In the event of ambiguity or conflict between the provisions of this Agreement and other relevant agreements the provisions of this Agreement shall prevail.

20. NO PARTNERSHIP

Nothing in this Agreement shall be construed as causing a partnership or a contract of employment between the parties.

21. NOTICES

21.1 Unless expressly stated otherwise elsewhere in this Agreement, all notices which are required to be given shall be in writing and shall be sent to the address of the recipient set out in this Agreement or such other address as the recipient may designate by notice given in accordance with the provisions of this clause.
21.2 Failing any such address being so set out or designated, notices shall be sent to the recipient’s registered office or in a country where registration is not required, to its principal office.

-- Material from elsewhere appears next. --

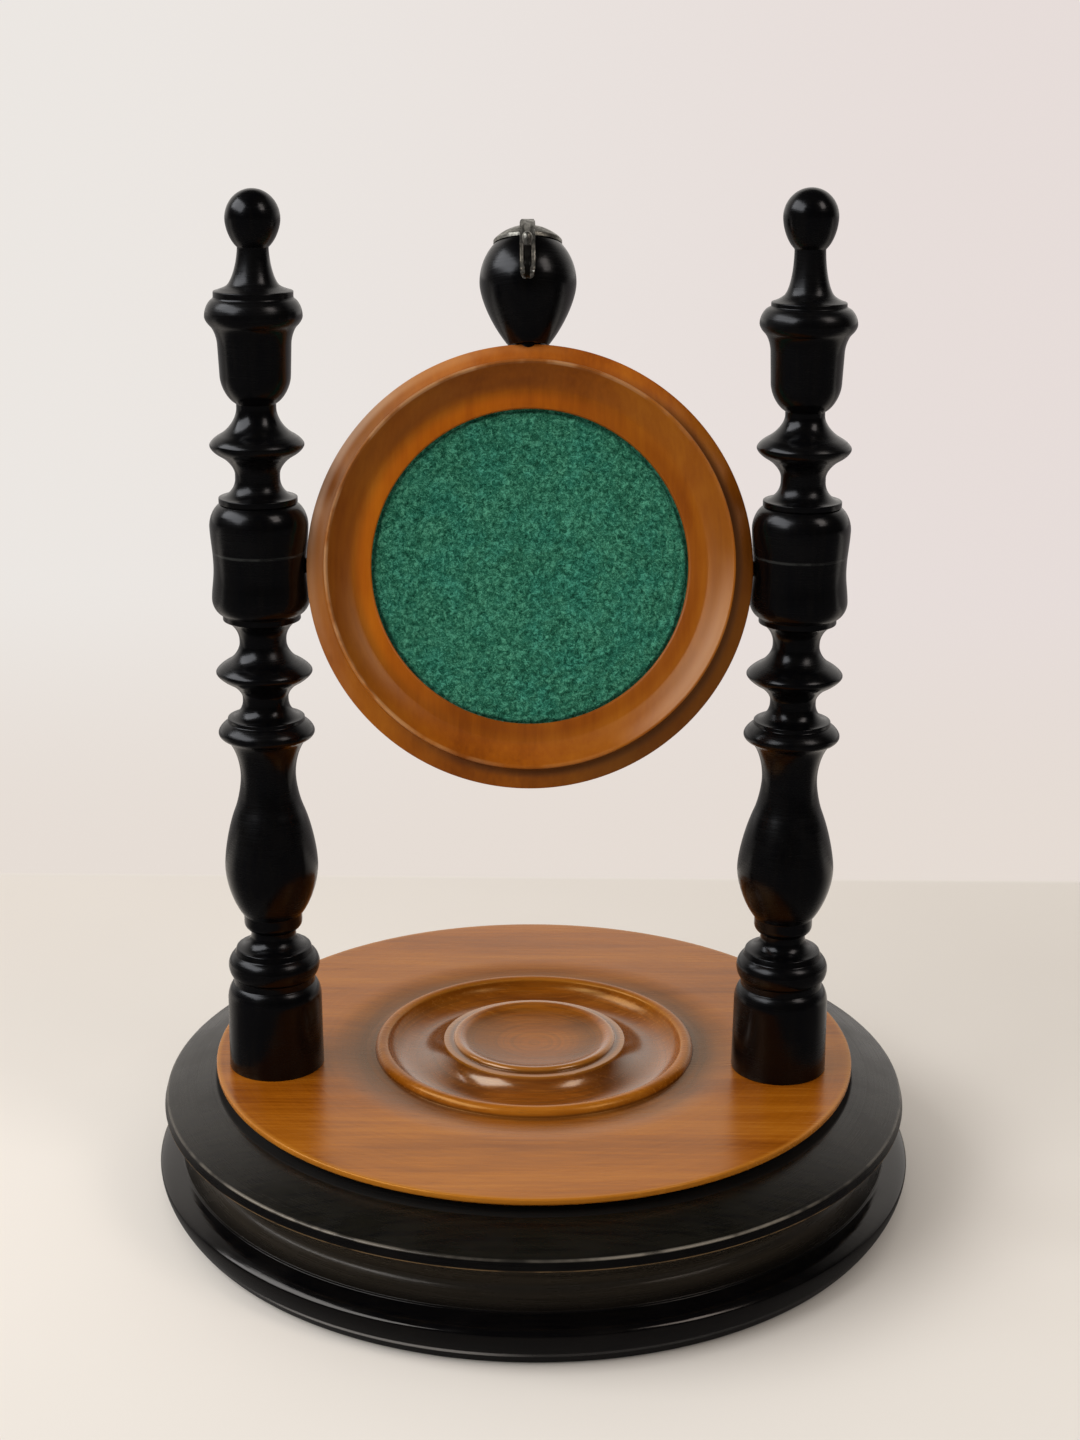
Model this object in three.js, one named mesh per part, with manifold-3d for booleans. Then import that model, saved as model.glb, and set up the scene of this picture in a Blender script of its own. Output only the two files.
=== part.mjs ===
// Pocket watch stand: two turned posts on a round base carry a tilting watch holder.
// Millimetres, +Z up, the viewer looks along +Y. The origin is the centre of the base, on the table.
import * as THREE from 'three';
import { mergeVertices } from 'three/addons/utils/BufferGeometryUtils.js';
import Module from 'manifold-3d';

const wasm = await Module();
wasm.setup();

// Clearances
const glueGap = 0.15; // radial room for glue round a tenon or a driven pin
const turnGap = 0.15; // radial running clearance of the holder on its pins
const seatGap = 0.3; // between pieces that seat on each other inside the tilting holder
const leafGap = 0.15; // between the thin metal pieces and what they are bent over
const drumGap = 0.3; // between the holder's edge and each post's drum
const overcut = 1; // how far a cutting shape runs past the face that it opens

// How finely round shapes are drawn
const baseSides = 44;
const ringSides = 44;
const postSides = 16;
const roseSides = 20;
const smallSides = 12;
const facetLength = 2.6;

// Base plinth, ebonised: a bead foot, a cove and a rim
const plinth = {
  footRadius: 67,
  beadRadius: 70,
  beadHeight: 6.4,
  filletRadius: 65.9,
  filletRise: 1.9,
  filletStep: 0.4,
  coveRadius: 61.7,
  coveDrop: 2.1,
  coveRise: 6.4,
  quirkRadius: 67.5,
  rimRadius: 68.35,
  rimEdge: 1.7,
  quirkStep: 0.25,
  rimCrown: 3.05,
  seatStep: 0.7,
  seatWidth: 0.8,
  seatRadius: 57.6,
  recessDepth: 4.2,
};
const baize = { radius: 62, thickness: 1, lift: 0.1, gap: 0.1 };

// Base disc, polished: bull-nosed edge and turned rings round a small dish
const disc = {
  radius: 59.05,
  edge: 2.1,
  edgeRound: 0.75,
  spigotDepth: 3.7,
};
const rings = {
  hollowOuter: 34.6,
  hollowRadius: 31.2,
  hollowDepth: 0.5,
  outerFoot: 29.7,
  outerCrest: 28.5,
  outerRise: 1.15,
  outerLip: 27.3,
  troughRadius: 22.3,
  troughDepth: 2.4,
  ledgeOuter: 16.9,
  ledgeRise: 1.15,
  dishOuter: 15.2,
  dishCrest: 14.4,
  dishRise: 2,
  dishInner: 13,
  dishStep: 0.5,
};

// Where the pair of posts stands on the disc
const pairCentreX = -1.2;
const pairCentreY = -8.65;

// Post: members from the foot up, with the radius reached and the rise to it
const tenon = { radius: 4, length: 15.7, chamfer: 0.5 };
const pedestal = { radius: 8.45, footRadius: 8.6, height: 13.3, shoulderRise: 3, grooveRadius: 7.3 };
const torus = { footRise: 1.2, radius: 8.2, lowerRise: 2.3, upperRise: 2.2, topRadius: 7 };
const ledge = { radius: 6.65, rise: 1.1, neckRadius: 4, neckDrop: 2.6, neckRise: 0.7 };
const collar = { radius: 5.2, flareRise: 1.5, height: 1.5 };
const vase = {
  bellyRise: 9.2,
  shoulderRadius: 6.1,
  shoulderRise: 10.7,
  neckRadius: 4.85,
  neckRise: 6.3,
  flareRadius: 7.1,
  flareRise: 6.7,
};
const lowBead = { radius: 8.4, lowerRise: 1.3, upperRise: 2, topRadius: 6.7, filletRise: 0.7 };
const lowWaist = { radius: 3.98, drop: 3.1, length: 0.5, flareRise: 2.7 };
const midBead = { mouthRadius: 6.2, radius: 8.35, lowerRise: 1.95, upperRise: 1.95 };
const midWaist = { radius: 4.05, drop: 3.3, length: 0.4, flareRise: 3.65 };
const drum = {
  filletRadius: 6.7,
  filletRise: 1,
  radius: 8.4,
  shoulderRise: 2.8,
  waistRadius: 8.15,
  lowerLength: 5.6,
  upperLength: 7,
  topRise: 4,
  topRadius: 6.3,
};
const upperWaist = { radius: 3.8, drop: 3.2, length: 0.7, flareRise: 3.2 };
const highBead = { mouthRadius: 6.3, radius: 8, lowerRise: 1.8, upperRise: 1.75 };
const highWaist = { radius: 3.35, drop: 4.5, length: 0.7 };
const urn = { bodyRadius: 5.95, bowlRise: 4.7, wallRadius: 6.15, wallRise: 4.9, mouthRadius: 7.3 };
const rim = { flareRise: 3.4, radius: 8.15, lowerRise: 1.5, topRadius: 6.8 };
const cap = { rise: 0.25, slope: 0.9, coneRadius: 4.4 };
const ball = { radius: 4.57, neckRadius: 2.6 };
const pivotRise = 9.45; // from the drum's lower fillet to the pivot

// What differs between the two hand-turned posts
const leftHand = {
  bellyRadius: 8.25,
  urnDrop: 0,
  rimRise: 2.9,
  capRadius: 6.65,
  capEdge: 1,
  coneRise: 6.2,
  ballDrop: 4.6,
  ballRise: 4.83,
};
const rightHand = {
  bellyRadius: 8.55,
  urnDrop: 0.7,
  rimRise: 2.6,
  capRadius: 6.3,
  capEdge: 0.75,
  coneRise: 7.72,
  ballDrop: 5.17,
  ballRise: 4.7,
};

// Holder, measured from the pivot axis: forward of it, and outwards in the ring's own plane
const restTilt = 20; // degrees the holder leans back at rest
const ring = {
  radius: 37.85,
  widest: 2.8,
  back: -3.5,
  backRadius: 36.6,
  quirkRadius: 35.1,
  quirkForward: 4.4,
  arrisRadius: 34.7,
  arrisForward: 5.75,
  coveRadius: 30.6,
  coveForward: 2.85,
  lipRadius: 27,
  lipForward: 2.4,
  lipBack: 1.5,
  boardLand: 2.2,
};
const felt = { thickness: 2.1, overlap: 1.5, swell: 0.3 };
const board = { thickness: 2 };
const pin = { radius: 1.25, inset: 0.4, depth: 5 };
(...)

Any notice may be delivered personally or (within a country) by first class prepaid letter post (or the equivalent), or by airmail or facsimile transmission and shall be deemed to have been served, if by hand when delivered, if by post or airmail 48 hours after posting, if by email or facsimile transmission when despatched, and upon production of a valid fax confirmation sheet.
21.3 Any notice, which affects the validity or existence of this Agreement shall only be delivered personally or sent by recorded delivery first class letter post (or its equivalent in any country) by a party and only duly authorised representative of the other party.

22. ENTIRE AGREEMENT

This Agreement shall constitute the entire agreement between the Parties in relation to its subject-matter and supersedes all previous agreements whether written or oral or by implication between the Parties in relation to its subject-matter. The Parties have entered this Agreement freely, without duress and with the opportunity to obtain independent legal advice.

23. RIGHTS OF THIRD PARTIES

This Agreement does not except as otherwise expressly stated confer any rights on any person or party (other than the parties to this Agreement) pursuant to the Contracts (Rights of Third Parties) Act 1999.

24. ENGLISH LAW

This Agreement shall be governed by and construed in accordance with English Law.